How, then, did the White House expect to get away with the lie? They expected to get away with it because they had made everyone complicit. In a city where the main “source” is the government, the etiquette about sources masks the plain fact that the government has a lock on the press. (One survey, which took 2,850 news stories from The Washington Post and The New York Times, found that 78 percent of the stories were attributed to government sources either on or off the record. Talk about ventriloquism. The state uses the media as a megaphone.)

Here’s what I mean. On January 23, Charles Ruff, the counsel to the president, told the Senate trial the following whopper: “The White House, the president, the president’s agents, the president’s spokes-persons—no one has ever trashed, threatened, maligned, or done anything else to Monica Lewinsky. No one.” (I know who the president’s spokespersons are, I recall thinking at the time. But who are these “agents”?) The following day, James Warren, the excellent Washington-bureau chief of the Chicago Tribune, was asked to comment on CNN:

That comment by Ruff was so palpably untrue. If I had a buck for every person at the White House who bad-mouthed her to me last January I could leave the set now and head off to Antigua.

I barely know a single reporter who could not have sworn to the same. And indeed, I do know at least one reporter who was approached by the House Judiciary Committee and asked to testify. He said no. He has to live here, and he can’t commit his newspaper. I don’t have to live here. Still and all, I wish it had been Ruff rather than Sidney I heard putting the story about. As it is, the state now has a new weapon against the press. Don’t be calling the president a liar. You’ll be accused of snitching on his juniors.

When Susan Bogart, senior investigative counsel of the House Judiciary Committee, contacted me in the closing days of the trial, she asked a question to which she already knew the answer. I had put a version of the lunch with Sidney in print, in the London Independent of September 13, 1998. I had told many people. I was in the process of writing a column for a small, pro-Clinton weekly magazine, in which I was proposing to tell it again. Furthermore, the story had the merit of being true, and of being revealing of the squalid underside of Clintonism. Every time I told it, I now realize, I was placing a friend in potential jeopardy, but only because he had elected to join the president’s bodyguard. In order to disown the story, I would have had to join the general agreement about “putting this behind us and moving on.” Well, I didn’t want to join any bloody agreement about putting things behind us and moving on. I thought it was a disgrace to have a mock trial, invisibly sponsored by the stock market and the opinion polls, at which the defendant didn’t appear and at which all efforts to mention Kathleen Willey and Juanita Broaddrick were quashed. The stocks are sold, the press is squared—include me out.
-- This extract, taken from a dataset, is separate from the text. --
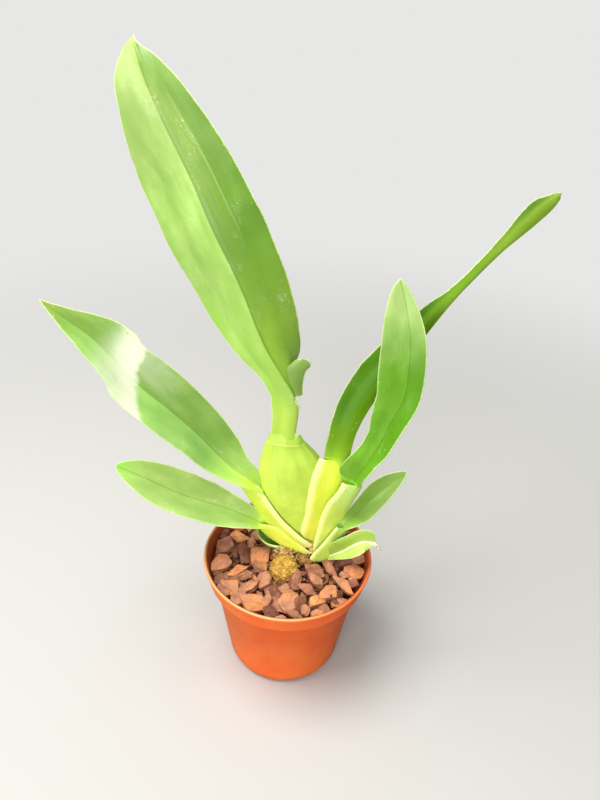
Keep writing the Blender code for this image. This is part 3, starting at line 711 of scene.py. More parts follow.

To disown the story, also, I would have had to risk committing perjury, in order to accuse myself of having lied in the first place, in order to safeguard a dirty tactic used by Clinton’s proxies. Well, thanks, but then again, no thanks. That would’ve been Clintonism squared or cubed. And why didn’t I run out the clock, people ask me, and get clever with lawyers and delaying tactics? That’s easy. The trial of Clinton was in its closing stages. If I strung the prosecution along, anything they later established from me could be used only against someone other than the Godfather.

So I said that, if need be, I would confirm the Lewinsky stalker stuff under oath. I also put in the material about Kathleen Willey, without being asked, so as to help establish the White House state of mind. By the time you read this, the name Willey may be much better known than it is now, and people will be ashamed that they ever spoke so fatuously about “consensual sex.” No one has bothered to notice that I went out of my way to include Willey in the affidavit, because Sidney hasn’t been asked about it under oath and doesn’t know much about it anyway, and therefore it doesn’t help the only story that people seem to care about, which is fratricide between Sidney and me. A silly town, as I said, and sometimes a spiteful one, too. A town where, as the Chinese say, when the finger points at the moon, the idiots look at the finger.
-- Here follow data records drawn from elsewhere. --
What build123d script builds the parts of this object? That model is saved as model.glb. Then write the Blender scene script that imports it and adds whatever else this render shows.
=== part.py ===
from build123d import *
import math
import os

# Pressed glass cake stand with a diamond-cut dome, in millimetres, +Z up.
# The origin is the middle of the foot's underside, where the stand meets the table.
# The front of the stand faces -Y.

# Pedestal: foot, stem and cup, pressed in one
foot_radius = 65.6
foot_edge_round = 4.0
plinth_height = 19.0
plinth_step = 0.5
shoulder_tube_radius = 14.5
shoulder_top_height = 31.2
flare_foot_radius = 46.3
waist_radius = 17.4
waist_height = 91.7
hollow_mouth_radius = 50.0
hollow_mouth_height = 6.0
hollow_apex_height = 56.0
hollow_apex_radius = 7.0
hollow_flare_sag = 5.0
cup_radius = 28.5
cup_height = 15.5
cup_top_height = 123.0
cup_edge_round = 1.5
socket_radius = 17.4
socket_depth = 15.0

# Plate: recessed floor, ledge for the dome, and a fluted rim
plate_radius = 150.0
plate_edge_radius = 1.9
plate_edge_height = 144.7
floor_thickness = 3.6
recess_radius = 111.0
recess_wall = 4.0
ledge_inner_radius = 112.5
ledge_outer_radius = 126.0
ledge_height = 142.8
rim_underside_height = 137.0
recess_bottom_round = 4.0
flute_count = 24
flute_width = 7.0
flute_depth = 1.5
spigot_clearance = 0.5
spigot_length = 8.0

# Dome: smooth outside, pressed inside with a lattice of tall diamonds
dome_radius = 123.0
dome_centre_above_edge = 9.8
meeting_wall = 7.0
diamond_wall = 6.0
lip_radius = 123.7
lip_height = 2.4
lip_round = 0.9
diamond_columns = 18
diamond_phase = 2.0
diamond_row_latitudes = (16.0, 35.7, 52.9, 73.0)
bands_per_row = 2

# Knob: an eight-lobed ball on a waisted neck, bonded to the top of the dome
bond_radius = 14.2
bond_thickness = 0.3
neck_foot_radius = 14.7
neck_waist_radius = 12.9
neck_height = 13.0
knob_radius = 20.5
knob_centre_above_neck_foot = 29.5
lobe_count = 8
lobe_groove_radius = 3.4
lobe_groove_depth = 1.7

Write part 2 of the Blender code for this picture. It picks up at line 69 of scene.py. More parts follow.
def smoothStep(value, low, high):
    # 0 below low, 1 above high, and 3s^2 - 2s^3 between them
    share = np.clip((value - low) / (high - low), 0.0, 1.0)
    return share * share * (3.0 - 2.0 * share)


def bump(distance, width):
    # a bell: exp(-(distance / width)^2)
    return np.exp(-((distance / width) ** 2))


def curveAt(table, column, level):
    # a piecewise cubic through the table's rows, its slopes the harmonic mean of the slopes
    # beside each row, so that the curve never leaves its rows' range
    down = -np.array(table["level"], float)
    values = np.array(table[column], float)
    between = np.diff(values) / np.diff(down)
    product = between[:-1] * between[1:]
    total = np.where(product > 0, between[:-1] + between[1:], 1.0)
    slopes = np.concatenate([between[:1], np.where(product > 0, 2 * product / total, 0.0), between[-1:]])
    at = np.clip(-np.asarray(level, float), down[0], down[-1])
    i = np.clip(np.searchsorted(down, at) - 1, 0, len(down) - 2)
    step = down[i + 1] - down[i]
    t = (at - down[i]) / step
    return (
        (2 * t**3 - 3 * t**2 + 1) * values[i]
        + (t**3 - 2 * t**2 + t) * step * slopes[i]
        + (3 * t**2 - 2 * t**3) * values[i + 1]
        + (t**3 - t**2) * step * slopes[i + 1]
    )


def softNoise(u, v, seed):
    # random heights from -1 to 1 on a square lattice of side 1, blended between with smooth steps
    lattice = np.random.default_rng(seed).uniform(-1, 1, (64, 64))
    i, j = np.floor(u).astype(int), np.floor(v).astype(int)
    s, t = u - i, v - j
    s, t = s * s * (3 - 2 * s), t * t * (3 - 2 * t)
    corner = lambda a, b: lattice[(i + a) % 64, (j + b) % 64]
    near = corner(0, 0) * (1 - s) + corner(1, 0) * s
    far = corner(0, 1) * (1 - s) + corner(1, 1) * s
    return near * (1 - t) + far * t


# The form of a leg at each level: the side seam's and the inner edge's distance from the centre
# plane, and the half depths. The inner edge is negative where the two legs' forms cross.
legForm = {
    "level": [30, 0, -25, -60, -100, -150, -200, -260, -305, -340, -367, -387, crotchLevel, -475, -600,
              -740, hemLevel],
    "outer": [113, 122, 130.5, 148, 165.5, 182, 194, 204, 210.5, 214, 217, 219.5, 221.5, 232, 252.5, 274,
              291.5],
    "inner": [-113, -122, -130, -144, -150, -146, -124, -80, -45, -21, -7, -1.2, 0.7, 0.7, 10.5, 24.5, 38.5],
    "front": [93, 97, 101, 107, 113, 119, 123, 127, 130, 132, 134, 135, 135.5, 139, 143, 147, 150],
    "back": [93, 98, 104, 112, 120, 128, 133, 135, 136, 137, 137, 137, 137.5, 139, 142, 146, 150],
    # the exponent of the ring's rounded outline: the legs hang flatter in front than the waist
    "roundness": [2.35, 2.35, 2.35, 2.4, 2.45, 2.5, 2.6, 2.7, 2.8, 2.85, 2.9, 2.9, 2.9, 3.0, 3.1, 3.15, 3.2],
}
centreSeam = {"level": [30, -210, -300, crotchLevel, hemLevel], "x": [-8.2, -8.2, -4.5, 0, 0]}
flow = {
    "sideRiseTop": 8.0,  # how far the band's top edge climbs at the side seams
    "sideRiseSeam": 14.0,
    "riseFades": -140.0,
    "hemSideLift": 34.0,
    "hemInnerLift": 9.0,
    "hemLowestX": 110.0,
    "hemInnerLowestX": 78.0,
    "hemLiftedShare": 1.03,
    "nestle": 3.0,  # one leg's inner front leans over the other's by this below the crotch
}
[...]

The rest of the conversation with the House Judiciary Committee—actually the bulk of the conversation—consisted of my making a moral stipulation. This affidavit was being given in the trial of one person only: the president. It was being given as a rebuttal to a White House strategy of deception. Since grand-jury testimony had elicited the fact that Clinton was the sole author of the “stalker” slander, that he had passed it to Sidney and probably others, and had seen it get into the press, I wasn’t doing more than filling in one blank. In Senate evidence, Sidney had said that he now felt he’d been lied to by his president. He wasn’t the only one who had that feeling. So it would obviously be grotesque to proceed against him for the mere offense of giving an evasive answer. Any use of my affidavit for this purpose, I said, would cause me to repudiate it and risk being held in contempt. I would testify again only about Kathleen Willey. There are no absolute guarantees in this world, but I do know that what I said was understood. Anyway, the offense of perjury has been so downwardly defined by the Clintonoids that it can’t seriously be charged against a perjurer’s apprentice. Morally, also, it has been defined by the Democratic leadership as an offense only slightly worse than telling the truth.

And for doing that, I have already been held in contempt. But in Clinton’s Washington, it is a positive honor to be despised.